The British drag king collective 'Pecs', a troupe made up entirely of women and non-binary people, was founded in 2013 and went on to perform at Soho Theatre and The Glory. In 2016 director Nicole Miyahara produced The Making of a King, a documentary film chronicling the lives of contemporary drag kings in Los Angeles. The first drag king to appear in a television show was New Zealand artist and comedian Hugo Grrrl who won the inaugural season of the New Zealand reality competition House of Drag in 2018. In 2019 American artist Landon Cider was the first drag king and cisgender woman to appear on a televised US drag competition when he won the third season of The Boulet Brother's Dragula.
A British lesbian cabaret organisation called Lesburlesque made it part of their mission to promote drag kings on the wider British cabaret circuit. Their founder Pixie Truffle gave an interview to the Guardian newspaper in the United Kingdom on her desire for drag kings to close the gap with queens and with male stand-up comedians.
Similar to some drag queens who prefer to be seen as actors—like Justin Bond and Lypsinka—some drag kings prefer not to be pigeon-holed by the drag king label. "I think when people assume that somebody is queer, or different, or trans, they always want to put something before their name," said Murray Hill in an interview. "And that is what drag king has been. Why can not you just call me a comedian like Jerry Seinfeld is called a comedian?"
In recent years, some drag king performers have adopted other terms to describe their own performance styles, particularly if they deviate from the more traditional forms of "kinging". Common names including "gender blurring" acknowledge the merging of both male and female traits in the performances. Vancouver performer Rose Butch adopted the ambiguous label "drag thing". Long-time performer Flare called the stage of drag king styles that emerged in Toronto's scene in the mid-2010s as "unicorn drag".

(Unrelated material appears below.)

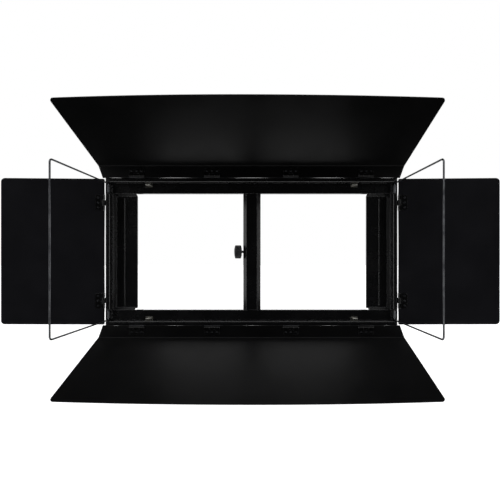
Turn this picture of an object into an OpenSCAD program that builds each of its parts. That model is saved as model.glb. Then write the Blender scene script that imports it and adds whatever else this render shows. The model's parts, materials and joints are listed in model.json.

Face: One method drag kings use to modify their facial features is burning a wine cork and smudging it along the jaw to create the illusion of a beard or stubble. Kings may aim to deepen the colour of their eyebrows or create a fuller look with dark eyeliner or other makeup. Similarly some methods call for layering liquid eyeliner over the cork ash, or dark makeup, base. When trying to achieve a realistic look, drag kings may add crepe hair over the makeup using glue, thus completing the illusion of a full beard.
Stage Presence and Performance: An important part of gender illusion, this refers to the way a drag performer utilises body language and takes up space on stage. Some kings will incorporate more aggressive choreography into their routines to emulate or expand on stereotypical masculine characteristics. Accessories, rhinestones and elaborate costumes contribute to a drag king's performance.
Body shaping apparel, most commonly binders, kinesiology tape, and sports bras, are used to create the look of a flat chest. For hiding one's breasts some use a method involving cutting a hole in the crotch of pantyhose for the head and making sleeves out the legs.